In the data below, find every line that has the string "JSON", and copy it.

• [SUPPLIED RECORDS]
···
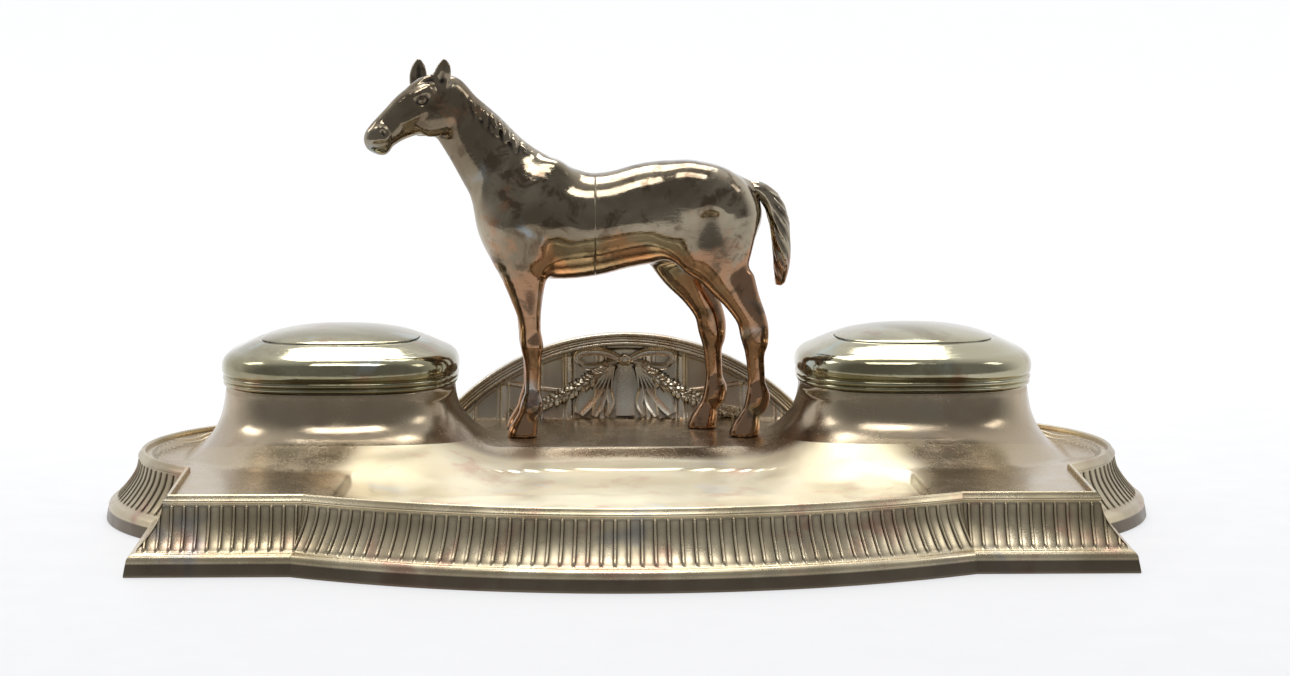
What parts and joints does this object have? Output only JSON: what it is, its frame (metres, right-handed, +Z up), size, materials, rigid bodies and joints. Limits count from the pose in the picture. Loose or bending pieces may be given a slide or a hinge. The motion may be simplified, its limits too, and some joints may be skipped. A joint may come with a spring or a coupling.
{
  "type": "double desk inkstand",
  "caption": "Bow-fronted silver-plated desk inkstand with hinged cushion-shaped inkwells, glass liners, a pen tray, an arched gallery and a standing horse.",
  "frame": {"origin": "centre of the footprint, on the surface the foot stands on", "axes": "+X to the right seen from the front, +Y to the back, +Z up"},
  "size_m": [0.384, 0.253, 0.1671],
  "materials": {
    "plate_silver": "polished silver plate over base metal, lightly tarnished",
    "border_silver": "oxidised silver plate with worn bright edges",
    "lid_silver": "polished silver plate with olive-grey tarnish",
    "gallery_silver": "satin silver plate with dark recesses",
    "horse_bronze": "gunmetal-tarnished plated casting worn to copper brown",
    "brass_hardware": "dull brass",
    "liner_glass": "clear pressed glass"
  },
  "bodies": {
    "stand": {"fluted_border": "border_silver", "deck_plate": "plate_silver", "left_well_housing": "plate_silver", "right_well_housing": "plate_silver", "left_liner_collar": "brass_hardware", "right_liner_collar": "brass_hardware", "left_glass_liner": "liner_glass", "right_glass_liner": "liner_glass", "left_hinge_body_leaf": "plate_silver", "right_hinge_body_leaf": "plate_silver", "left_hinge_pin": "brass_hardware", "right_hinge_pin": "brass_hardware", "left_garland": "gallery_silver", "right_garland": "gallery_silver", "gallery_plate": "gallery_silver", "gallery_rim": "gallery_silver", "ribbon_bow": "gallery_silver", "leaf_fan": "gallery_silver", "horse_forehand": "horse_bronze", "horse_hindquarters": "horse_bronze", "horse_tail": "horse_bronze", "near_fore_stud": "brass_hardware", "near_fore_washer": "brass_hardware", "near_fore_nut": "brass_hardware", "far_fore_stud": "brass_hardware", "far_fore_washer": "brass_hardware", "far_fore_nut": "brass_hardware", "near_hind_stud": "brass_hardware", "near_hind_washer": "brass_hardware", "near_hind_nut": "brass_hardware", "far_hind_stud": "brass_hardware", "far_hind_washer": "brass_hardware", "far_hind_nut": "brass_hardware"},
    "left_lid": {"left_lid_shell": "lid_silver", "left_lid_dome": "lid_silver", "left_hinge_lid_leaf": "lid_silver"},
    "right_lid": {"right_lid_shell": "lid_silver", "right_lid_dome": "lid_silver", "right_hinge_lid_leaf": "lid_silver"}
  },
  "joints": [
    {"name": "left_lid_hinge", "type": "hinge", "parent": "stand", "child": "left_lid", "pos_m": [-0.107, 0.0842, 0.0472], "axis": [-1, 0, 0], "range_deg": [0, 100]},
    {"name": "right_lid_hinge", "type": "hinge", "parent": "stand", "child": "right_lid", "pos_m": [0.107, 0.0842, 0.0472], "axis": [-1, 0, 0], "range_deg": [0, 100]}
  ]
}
···
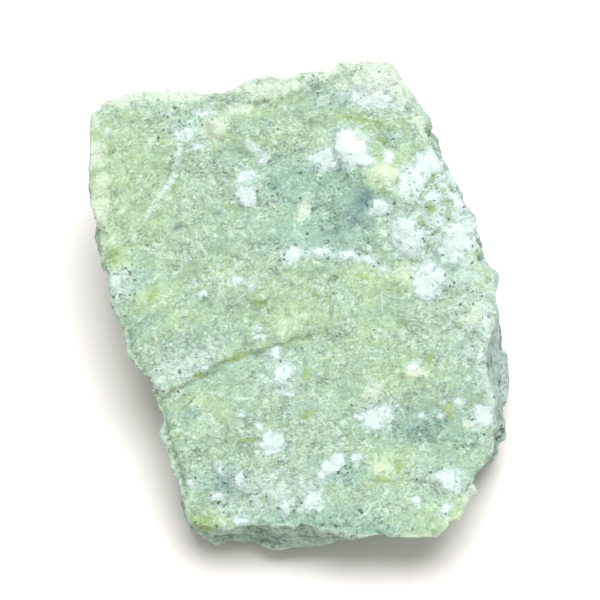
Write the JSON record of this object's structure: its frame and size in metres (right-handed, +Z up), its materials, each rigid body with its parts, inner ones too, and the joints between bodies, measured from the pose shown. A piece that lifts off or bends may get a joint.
···
• [FULL ANSWER]
What parts and joints does this object have? Output only JSON: what it is, its frame (metres, right-handed, +Z up), size, materials, rigid bodies and joints. Limits count from the pose in the picture. Loose or bending pieces may be given a slide or a hinge. The motion may be simplified, its limits too, and some joints may be skipped. A joint may come with a spring or a coupling.
Write the JSON record of this object's structure: its frame and size in metres (right-handed, +Z up), its materials, each rigid body with its parts, inner ones too, and the joints between bodies, measured from the pose shown. A piece that lifts off or bends may get a joint.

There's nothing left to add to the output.